Acho que é um pouco imprevisível, não é o meu intuito, mas acho que pode acontecer é das pessoas terem uma imagem mais completa dela, mais 360 graus, como ser humano e eventualmente se compadecerem. Porque a partir do momento em que você entende como uma pessoa virou o que ela virou, e ali tem muita informação do que aconteceu... nós estamos falando de uma pessoa que passou fome, que apanhava na família, que relata ter sido vítima de violência sexual.

Sempre quando a história é contada de maneira completa dá um novo panorama. Acho que a nossa intenção é contar a história mais completa possível. Então não é uma história tão fácil quanto parece. Não é a loira patricinha que começou a mentir na internet, o buraco é mais embaixo. O que as pessoas vão fazer com essa história completa vai delas. Acho que é possível sim que as pessoas saiam admirando, porque a gente vive numa cultura em que as pessoas que são acusadas de crimes muitas vezes são glorificadas, não é essa a minha intenção, mas acho possível que aconteça.

Ter programas policialescos como Cidade Alerta e Brasil Urgente envolvidos numa apuração em cima da sua apuração depois que seu produto já está lançado, isso ajuda ou atrapalha na divulgação do seu trabalho?
Ajuda nos números, sem dúvida nenhuma. Não vou dizer que A Mulher da Casa Abandonada teria tido a audiência que teve se não tivesse programa vespertino policialesco toda tarde cobrindo, mas talvez saia do controle a versão contada. Porque eu tenho controle sobre a versão que eu conto no podcast. Agora não tenho controle sobre a versão que o Datena vai contar, sobre a versão que o TikTok vai contar.

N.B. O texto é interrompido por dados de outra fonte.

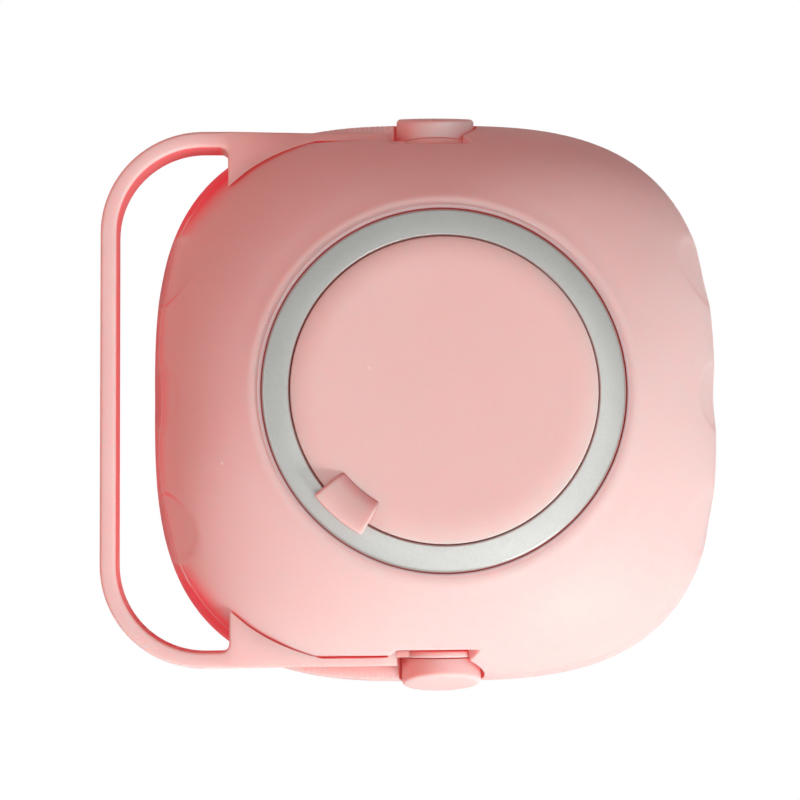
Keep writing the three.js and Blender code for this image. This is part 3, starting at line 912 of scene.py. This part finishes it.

Daí eu acho que cria uma avalanche de narrativas que às vezes as pessoas perdem o que veio de onde. E acabam sempre associando a tipo "tudo é do podcast". No podcast, por exemplo, eu não dizia onde era a casa, não dava o endereço. E muita gente entendeu "ah, você revelou onde mora a mulher da casa abandonada". Não fui eu, mas tudo bem, era uma informação pública. O nosso intuito é comunicar, o que vai ser recebido e as outras versões que vão ser feitas em cima precisa ter um desprendimento budista de entender que não é nosso.